> DATA LINES:

○ ○ ○ ○ ○ ○ ○

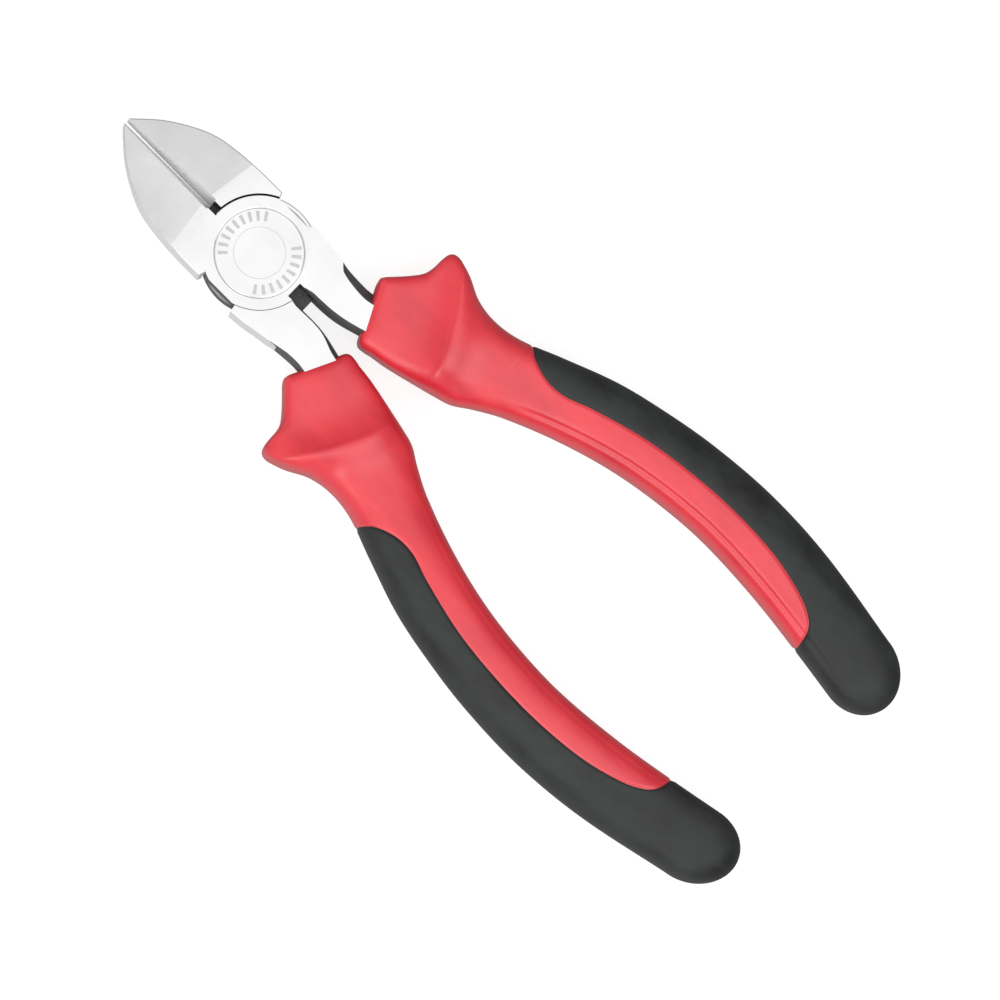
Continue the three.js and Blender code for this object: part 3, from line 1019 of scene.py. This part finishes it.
finish_piece(front_lever(), "front_lever_forging", "front_lever", "front_half",
             steel=True)
finish_piece(rear_lever(), "rear_lever_forging", "rear_lever", "rear_half",
             steel=True)
finish_piece(pivot_rivet(), "flush_rivet", "pivot_rivet", "front_half", steel=True)
for hand, side, body in (("left", 1, "rear_half"), ("right", -1, "front_half")):
    finish_piece(grip_sleeve(side), f"{hand}_sleeve_moulding", f"{hand}_grip_sleeve", body)
    finish_piece(grip_overlay(side), f"{hand}_overlay_moulding", f"{hand}_grip_overlay", body)


# ---------------------------------------------------------------- stage, light and camera

def stage():
    """A pale floor that glows a little, as a light table does, to keep shadows faint."""
    bm = bmesh.new()
    bmesh.ops.create_grid(bm, x_segments=1, y_segments=1, size=3)
    pale = Surface("floor_paint", (0.3, 0.3, 0.3), 0.8)
    grain = pale.noise((60, 60, 60))
    pale.tint(pale.spread(grain, 0, 1), (0.295, 0.295, 0.295), (0.305, 0.305, 0.305))
    pale.shader.inputs["Emission Color"].default_value = (1, 1, 1, 1)
    pale.shader.inputs["Emission Strength"].default_value = 0.8
    floor = from_bmesh("floor", bm, [pale.material])
    floor.location.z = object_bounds()[0].z
    floor.visible_diffuse = False
    floor.visible_glossy = False
    floor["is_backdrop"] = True


def studio():
    """A dome that is bright overhead and dims to the horizon, less so on the tool's left."""
    world = bpy.data.worlds.new("studio")
    bpy.context.scene.world = world
    world.use_nodes = True
    nodes, links = world.node_tree.nodes, world.node_tree.links
    place = nodes.new("ShaderNodeTexCoord")
    parts = nodes.new("ShaderNodeSeparateXYZ")
    ramp = nodes.new("ShaderNodeValToRGB")
    links.new(place.outputs["Generated"], parts.inputs[0])
    links.new(parts.outputs["Z"], ramp.inputs["Fac"])
    left = nodes.new("ShaderNodeMapRange")
    left.inputs["To Max"].default_value = DOME_LEFT
    links.new(parts.outputs["Y"], left.inputs["Value"])
    total = nodes.new("ShaderNodeMath")
    links.new(ramp.outputs["Color"], total.inputs[0])
    links.new(left.outputs["Result"], total.inputs[1])
    links.new(total.outputs[0], nodes["Background"].inputs["Color"])
    stops = ramp.color_ramp.elements
    stops.remove(stops[1])
    for position, level in DOME_LEVELS:
        stop = stops.new(position) if position else stops[0]
        stop.color = (level, level, level, 1)
    nodes["Background"].inputs["Strength"].default_value = DOME_STRENGTH


def soft_light(name, place, size, power):
    data = bpy.data.lights.new(name, "AREA")
    data.shape = "DISK"
    data.size = size
    data.energy = power
    lamp = new_object(name, data)
    lamp.location = PIVOT + Vector(place)
    lamp.rotation_euler = (PIVOT - lamp.location).to_track_quat("-Z", "Y").to_euler()


def camera():
    """A long lens almost straight above the tool, tipped a little towards its left side."""
    data = bpy.data.cameras.new("camera")
    eye = new_object("camera", data)
    data.sensor_width = 36
    data.lens = data.sensor_width * VIEW_DISTANCE / VIEW_WIDTH
    data.clip_end = 10
    target = PIVOT + Vector(VIEW_AIM)
    back = Vector((0, math.sin(VIEW_TILT), math.cos(VIEW_TILT)))
    right = Vector((1, -1, 0)).normalized().cross(back).normalized()
    up = back.cross(right)
    turn = Matrix((right, up, back)).transposed().to_4x4()
    eye.matrix_world = Matrix.Translation(target + back * VIEW_DISTANCE) @ turn
    bpy.context.scene.camera = eye


stage()
studio()
soft_light("rear", (-0.45, 0.0, 0.8), 0.6, 1.8)
soft_light("front", (0.9, 0.1, 0.2), 0.5, 0.8)
soft_light("left", (-0.15, 0.65, 0.6), 0.5, 2.0)
camera()
bpy.context.scene.view_settings.view_transform = "Standard"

○ ○ ○ ○ ○ ○ ○

> TASK TO CARRY OUT:
Write the data back out verbatim.

> FINISHED EXERCISE:
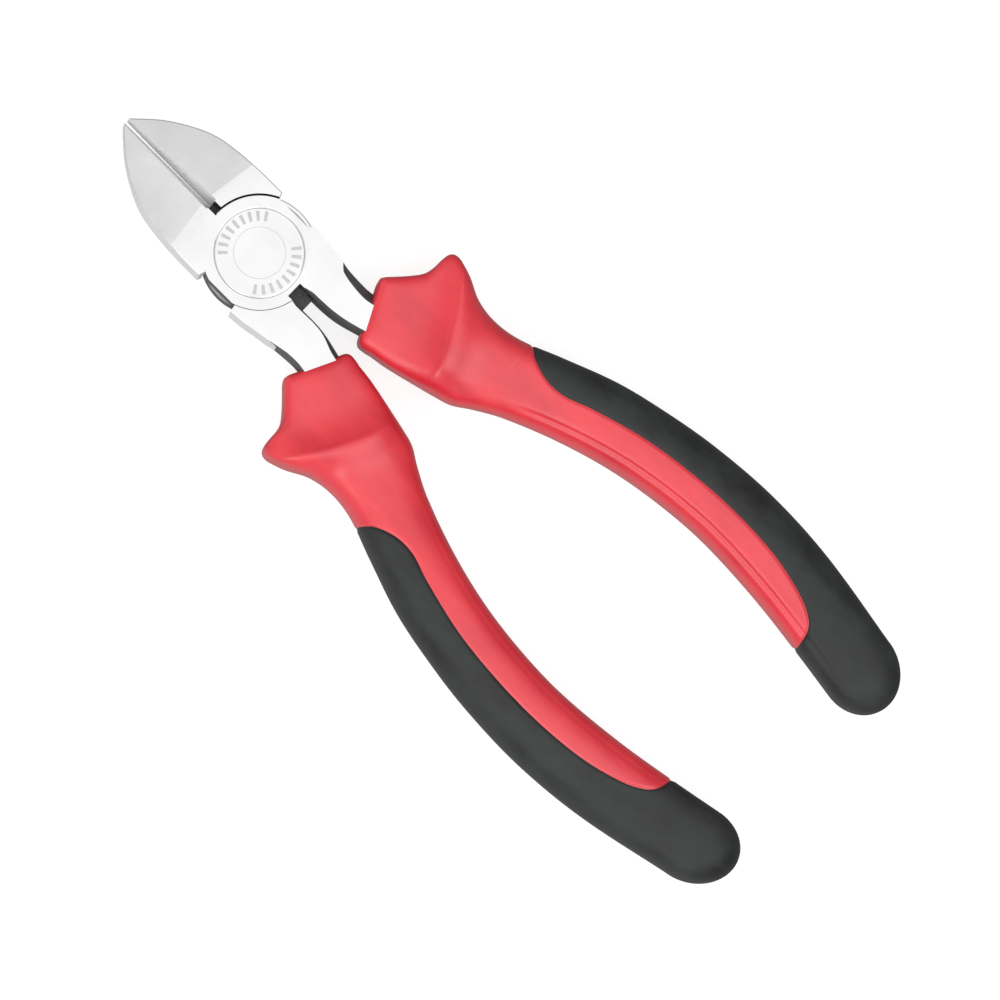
Continue the three.js and Blender code for this object: part 3, from line 1019 of scene.py. This part finishes it.
finish_piece(front_lever(), "front_lever_forging", "front_lever", "front_half",
             steel=True)
finish_piece(rear_lever(), "rear_lever_forging", "rear_lever", "rear_half",
             steel=True)
finish_piece(pivot_rivet(), "flush_rivet", "pivot_rivet", "front_half", steel=True)
for hand, side, body in (("left", 1, "rear_half"), ("right", -1, "front_half")):
    finish_piece(grip_sleeve(side), f"{hand}_sleeve_moulding", f"{hand}_grip_sleeve", body)
    finish_piece(grip_overlay(side), f"{hand}_overlay_moulding", f"{hand}_grip_overlay", body)


# ---------------------------------------------------------------- stage, light and camera

def stage():
    """A pale floor that glows a little, as a light table does, to keep shadows faint."""
    bm = bmesh.new()
    bmesh.ops.create_grid(bm, x_segments=1, y_segments=1, size=3)
    pale = Surface("floor_paint", (0.3, 0.3, 0.3), 0.8)
    grain = pale.noise((60, 60, 60))
    pale.tint(pale.spread(grain, 0, 1), (0.295, 0.295, 0.295), (0.305, 0.305, 0.305))
    pale.shader.inputs["Emission Color"].default_value = (1, 1, 1, 1)
    pale.shader.inputs["Emission Strength"].default_value = 0.8
    floor = from_bmesh("floor", bm, [pale.material])
    floor.location.z = object_bounds()[0].z
    floor.visible_diffuse = False
    floor.visible_glossy = False
    floor["is_backdrop"] = True


def studio():
    """A dome that is bright overhead and dims to the horizon, less so on the tool's left."""
    world = bpy.data.worlds.new("studio")
    bpy.context.scene.world = world
    world.use_nodes = True
    nodes, links = world.node_tree.nodes, world.node_tree.links
    place = nodes.new("ShaderNodeTexCoord")
    parts = nodes.new("ShaderNodeSeparateXYZ")
    ramp = nodes.new("ShaderNodeValToRGB")
    links.new(place.outputs["Generated"], parts.inputs[0])
    links.new(parts.outputs["Z"], ramp.inputs["Fac"])
    left = nodes.new("ShaderNodeMapRange")
    left.inputs["To Max"].default_value = DOME_LEFT
    links.new(parts.outputs["Y"], left.inputs["Value"])
    total = nodes.new("ShaderNodeMath")
    links.new(ramp.outputs["Color"], total.inputs[0])
    links.new(left.outputs["Result"], total.inputs[1])
    links.new(total.outputs[0], nodes["Background"].inputs["Color"])
    stops = ramp.color_ramp.elements
    stops.remove(stops[1])
    for position, level in DOME_LEVELS:
        stop = stops.new(position) if position else stops[0]
        stop.color = (level, level, level, 1)
    nodes["Background"].inputs["Strength"].default_value = DOME_STRENGTH


def soft_light(name, place, size, power):
    data = bpy.data.lights.new(name, "AREA")
    data.shape = "DISK"
    data.size = size
    data.energy = power
    lamp = new_object(name, data)
    lamp.location = PIVOT + Vector(place)
    lamp.rotation_euler = (PIVOT - lamp.location).to_track_quat("-Z", "Y").to_euler()


def camera():
    """A long lens almost straight above the tool, tipped a little towards its left side."""
    data = bpy.data.cameras.new("camera")
    eye = new_object("camera", data)
    data.sensor_width = 36
    data.lens = data.sensor_width * VIEW_DISTANCE / VIEW_WIDTH
    data.clip_end = 10
    target = PIVOT + Vector(VIEW_AIM)
    back = Vector((0, math.sin(VIEW_TILT), math.cos(VIEW_TILT)))
    right = Vector((1, -1, 0)).normalized().cross(back).normalized()
    up = back.cross(right)
    turn = Matrix((right, up, back)).transposed().to_4x4()
    eye.matrix_world = Matrix.Translation(target + back * VIEW_DISTANCE) @ turn
    bpy.context.scene.camera = eye


stage()
studio()
soft_light("rear", (-0.45, 0.0, 0.8), 0.6, 1.8)
soft_light("front", (0.9, 0.1, 0.2), 0.5, 0.8)
soft_light("left", (-0.15, 0.65, 0.6), 0.5, 2.0)
camera()
bpy.context.scene.view_settings.view_transform = "Standard"